**OBJECTIVE**
From the listing, collect all lines containing the word "this".

(Entries with model source code)
^^^^^^^^^^^^^^^^
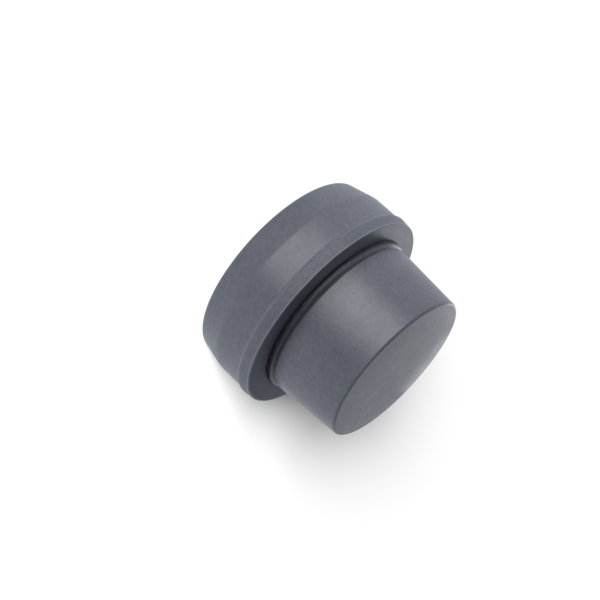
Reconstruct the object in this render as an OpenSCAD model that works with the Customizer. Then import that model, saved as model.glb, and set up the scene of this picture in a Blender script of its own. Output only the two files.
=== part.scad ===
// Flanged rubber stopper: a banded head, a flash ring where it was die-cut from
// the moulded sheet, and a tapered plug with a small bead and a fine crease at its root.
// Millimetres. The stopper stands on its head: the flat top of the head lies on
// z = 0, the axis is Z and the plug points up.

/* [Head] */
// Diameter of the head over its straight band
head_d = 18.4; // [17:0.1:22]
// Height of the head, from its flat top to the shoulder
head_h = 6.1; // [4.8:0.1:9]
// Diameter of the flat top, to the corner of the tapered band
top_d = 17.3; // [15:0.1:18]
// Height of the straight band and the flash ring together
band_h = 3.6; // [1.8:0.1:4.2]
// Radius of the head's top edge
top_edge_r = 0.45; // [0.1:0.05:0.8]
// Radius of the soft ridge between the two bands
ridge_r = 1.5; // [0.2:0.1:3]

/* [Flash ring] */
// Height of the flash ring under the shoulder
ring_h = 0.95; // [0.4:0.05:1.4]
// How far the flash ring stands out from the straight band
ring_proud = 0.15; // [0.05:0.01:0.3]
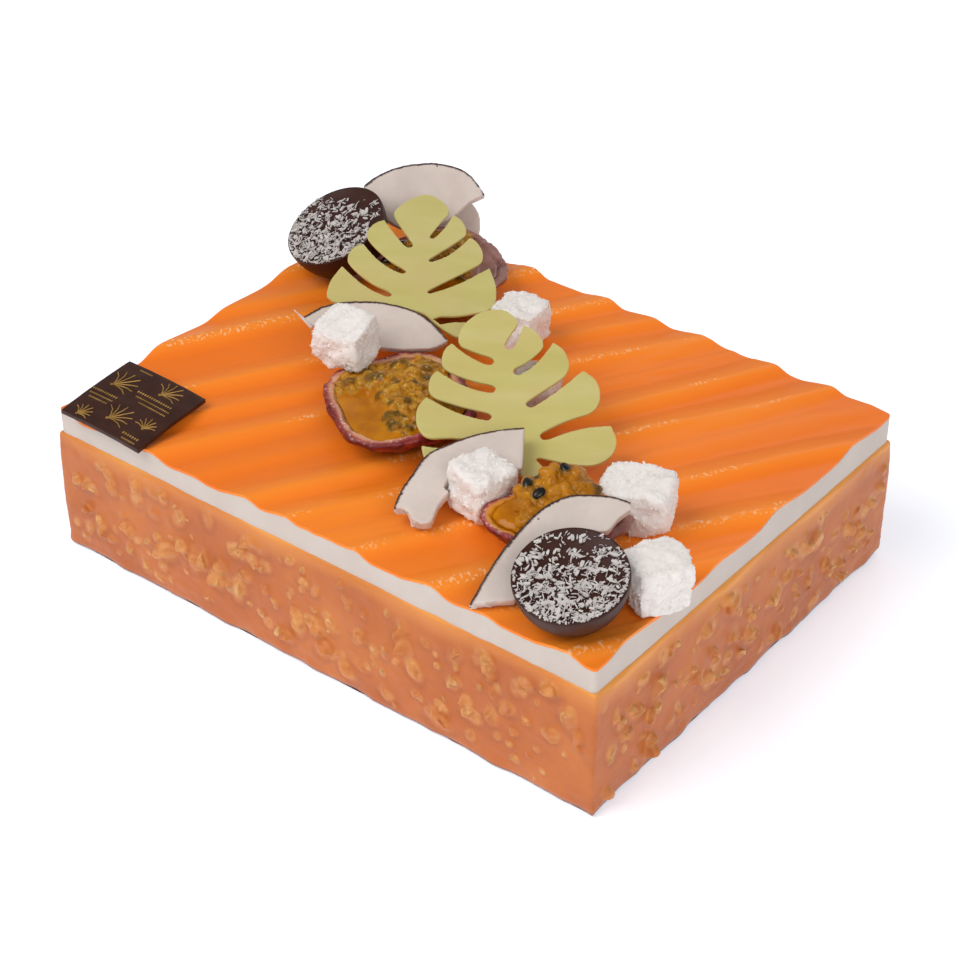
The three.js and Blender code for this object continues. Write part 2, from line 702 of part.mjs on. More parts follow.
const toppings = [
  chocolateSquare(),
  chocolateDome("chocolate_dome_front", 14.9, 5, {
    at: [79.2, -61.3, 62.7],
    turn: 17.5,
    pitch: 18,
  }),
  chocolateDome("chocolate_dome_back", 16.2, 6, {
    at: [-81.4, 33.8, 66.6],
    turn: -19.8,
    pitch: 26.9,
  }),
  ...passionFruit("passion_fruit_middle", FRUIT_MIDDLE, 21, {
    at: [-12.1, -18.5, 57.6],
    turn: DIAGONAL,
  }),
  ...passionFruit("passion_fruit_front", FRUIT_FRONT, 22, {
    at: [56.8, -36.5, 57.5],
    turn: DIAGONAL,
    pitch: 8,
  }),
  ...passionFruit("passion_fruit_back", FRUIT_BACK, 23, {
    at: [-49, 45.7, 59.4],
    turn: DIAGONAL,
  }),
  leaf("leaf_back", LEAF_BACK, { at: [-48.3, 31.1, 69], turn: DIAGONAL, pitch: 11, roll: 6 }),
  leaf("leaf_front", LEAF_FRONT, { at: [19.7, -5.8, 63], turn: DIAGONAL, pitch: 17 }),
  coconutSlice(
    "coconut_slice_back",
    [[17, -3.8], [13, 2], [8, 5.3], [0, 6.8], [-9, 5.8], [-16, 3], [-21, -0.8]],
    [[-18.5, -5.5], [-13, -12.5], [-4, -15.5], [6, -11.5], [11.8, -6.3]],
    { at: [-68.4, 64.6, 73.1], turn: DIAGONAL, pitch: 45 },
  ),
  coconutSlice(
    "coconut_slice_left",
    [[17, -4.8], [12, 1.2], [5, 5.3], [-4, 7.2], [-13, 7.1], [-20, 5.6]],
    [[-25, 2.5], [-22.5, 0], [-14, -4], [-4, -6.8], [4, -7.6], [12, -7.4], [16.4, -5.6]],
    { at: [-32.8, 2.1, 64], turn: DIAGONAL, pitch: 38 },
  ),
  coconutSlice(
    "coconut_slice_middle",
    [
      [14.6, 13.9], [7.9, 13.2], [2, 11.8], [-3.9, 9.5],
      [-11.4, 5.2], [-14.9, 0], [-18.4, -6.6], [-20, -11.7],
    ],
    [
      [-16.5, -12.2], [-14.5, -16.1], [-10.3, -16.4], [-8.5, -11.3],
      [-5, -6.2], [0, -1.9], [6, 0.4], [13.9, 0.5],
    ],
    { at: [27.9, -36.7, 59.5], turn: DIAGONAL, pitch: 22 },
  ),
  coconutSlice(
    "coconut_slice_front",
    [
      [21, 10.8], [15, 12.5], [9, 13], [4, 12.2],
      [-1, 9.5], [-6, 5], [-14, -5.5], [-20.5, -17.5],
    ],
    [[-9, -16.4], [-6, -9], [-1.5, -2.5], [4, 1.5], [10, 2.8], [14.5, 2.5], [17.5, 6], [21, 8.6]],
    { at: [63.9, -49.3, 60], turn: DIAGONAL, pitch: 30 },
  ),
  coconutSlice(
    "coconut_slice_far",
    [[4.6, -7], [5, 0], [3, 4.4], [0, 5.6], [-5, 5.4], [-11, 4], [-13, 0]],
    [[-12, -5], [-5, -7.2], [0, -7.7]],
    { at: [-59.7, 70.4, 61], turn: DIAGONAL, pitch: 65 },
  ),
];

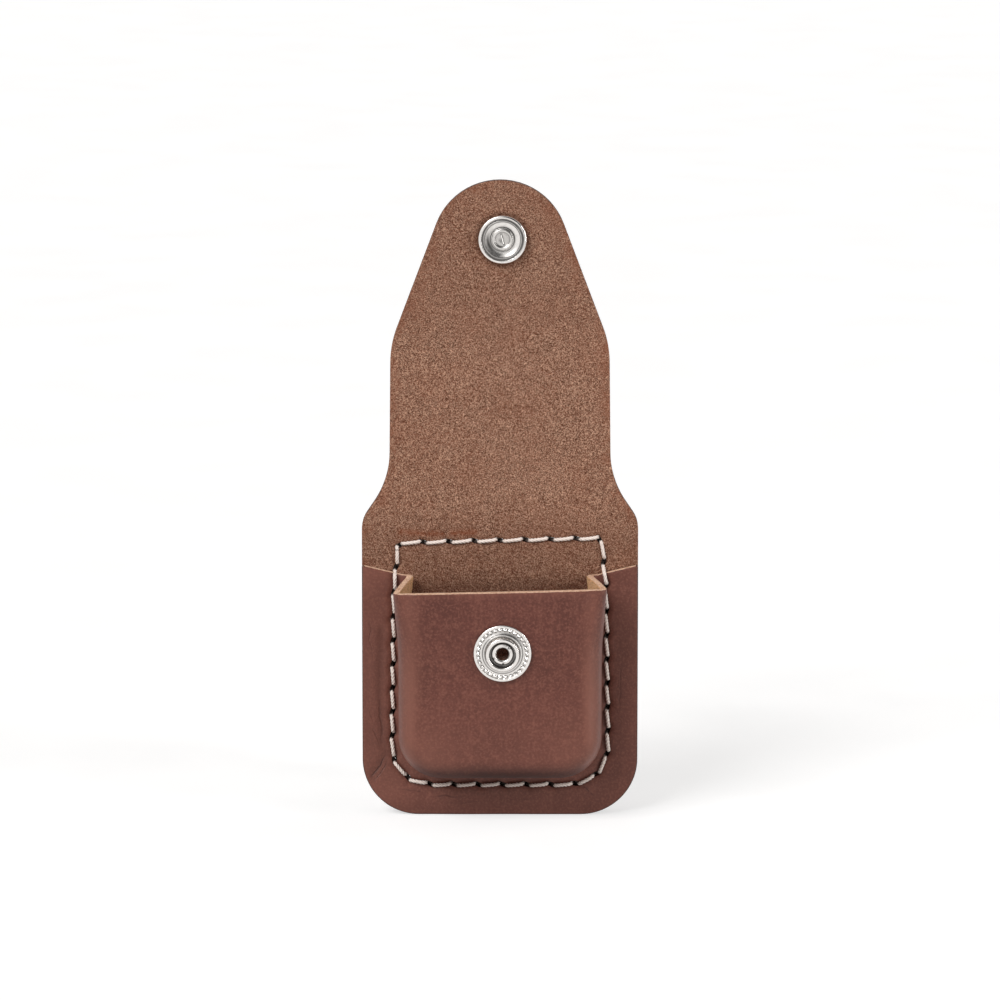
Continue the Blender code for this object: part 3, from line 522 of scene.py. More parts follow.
^^^^^^^^^^^^^^^^
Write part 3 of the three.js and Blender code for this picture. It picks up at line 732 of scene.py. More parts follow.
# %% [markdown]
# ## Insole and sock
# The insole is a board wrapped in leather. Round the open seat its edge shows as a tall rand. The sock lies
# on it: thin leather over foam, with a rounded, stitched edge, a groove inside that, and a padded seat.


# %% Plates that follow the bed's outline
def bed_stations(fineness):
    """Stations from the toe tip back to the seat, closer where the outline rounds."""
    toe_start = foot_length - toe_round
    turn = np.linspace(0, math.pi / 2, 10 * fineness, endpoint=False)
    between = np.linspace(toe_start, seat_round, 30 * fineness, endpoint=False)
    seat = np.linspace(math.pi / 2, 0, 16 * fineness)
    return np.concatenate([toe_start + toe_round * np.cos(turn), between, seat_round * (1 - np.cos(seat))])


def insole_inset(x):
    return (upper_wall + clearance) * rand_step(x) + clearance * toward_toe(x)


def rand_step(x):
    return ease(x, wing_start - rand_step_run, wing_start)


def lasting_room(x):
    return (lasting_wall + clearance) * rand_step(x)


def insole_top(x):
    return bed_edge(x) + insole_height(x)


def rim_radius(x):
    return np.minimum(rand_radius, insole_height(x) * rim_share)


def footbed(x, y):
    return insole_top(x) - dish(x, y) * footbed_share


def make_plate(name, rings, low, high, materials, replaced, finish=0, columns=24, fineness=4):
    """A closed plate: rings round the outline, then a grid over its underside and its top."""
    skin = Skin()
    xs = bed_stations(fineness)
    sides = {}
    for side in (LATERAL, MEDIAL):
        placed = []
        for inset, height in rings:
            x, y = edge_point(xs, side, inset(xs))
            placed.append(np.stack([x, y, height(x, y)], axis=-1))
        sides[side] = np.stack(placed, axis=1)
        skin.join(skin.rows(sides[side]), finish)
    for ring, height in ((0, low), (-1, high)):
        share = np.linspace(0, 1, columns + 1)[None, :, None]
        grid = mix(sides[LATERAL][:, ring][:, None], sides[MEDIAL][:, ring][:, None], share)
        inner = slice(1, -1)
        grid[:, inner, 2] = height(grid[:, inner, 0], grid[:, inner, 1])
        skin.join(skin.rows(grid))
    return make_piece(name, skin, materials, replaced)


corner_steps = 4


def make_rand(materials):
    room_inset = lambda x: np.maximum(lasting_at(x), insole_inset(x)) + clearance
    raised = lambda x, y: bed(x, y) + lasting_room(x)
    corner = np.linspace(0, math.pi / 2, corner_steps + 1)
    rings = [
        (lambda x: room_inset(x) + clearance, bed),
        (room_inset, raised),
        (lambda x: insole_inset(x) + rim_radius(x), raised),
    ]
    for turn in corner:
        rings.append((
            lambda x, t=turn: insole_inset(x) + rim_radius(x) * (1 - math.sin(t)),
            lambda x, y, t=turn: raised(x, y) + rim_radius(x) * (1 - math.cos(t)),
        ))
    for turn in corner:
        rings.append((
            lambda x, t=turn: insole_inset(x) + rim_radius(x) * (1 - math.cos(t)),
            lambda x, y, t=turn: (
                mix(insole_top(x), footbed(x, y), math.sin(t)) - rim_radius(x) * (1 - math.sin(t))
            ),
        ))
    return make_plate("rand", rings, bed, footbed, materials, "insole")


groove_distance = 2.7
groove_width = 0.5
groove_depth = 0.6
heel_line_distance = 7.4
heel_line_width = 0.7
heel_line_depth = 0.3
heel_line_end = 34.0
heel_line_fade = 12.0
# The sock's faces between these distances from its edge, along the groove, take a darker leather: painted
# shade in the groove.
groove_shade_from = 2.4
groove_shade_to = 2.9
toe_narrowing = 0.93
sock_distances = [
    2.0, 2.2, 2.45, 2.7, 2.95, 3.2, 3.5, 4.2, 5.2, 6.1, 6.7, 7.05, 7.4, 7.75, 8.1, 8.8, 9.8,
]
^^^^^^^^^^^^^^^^
**WRITTEN RESPONSE**
Reconstruct the object in this render as an OpenSCAD model that works with the Customizer. Then import that model, saved as model.glb, and set up the scene of this picture in a Blender script of its own. Output only the two files.
The three.js and Blender code for this object continues. Write part 2, from line 702 of part.mjs on. More parts follow.
Continue the Blender code for this object: part 3, from line 522 of scene.py. More parts follow.
Write part 3 of the three.js and Blender code for this picture. It picks up at line 732 of scene.py. More parts follow.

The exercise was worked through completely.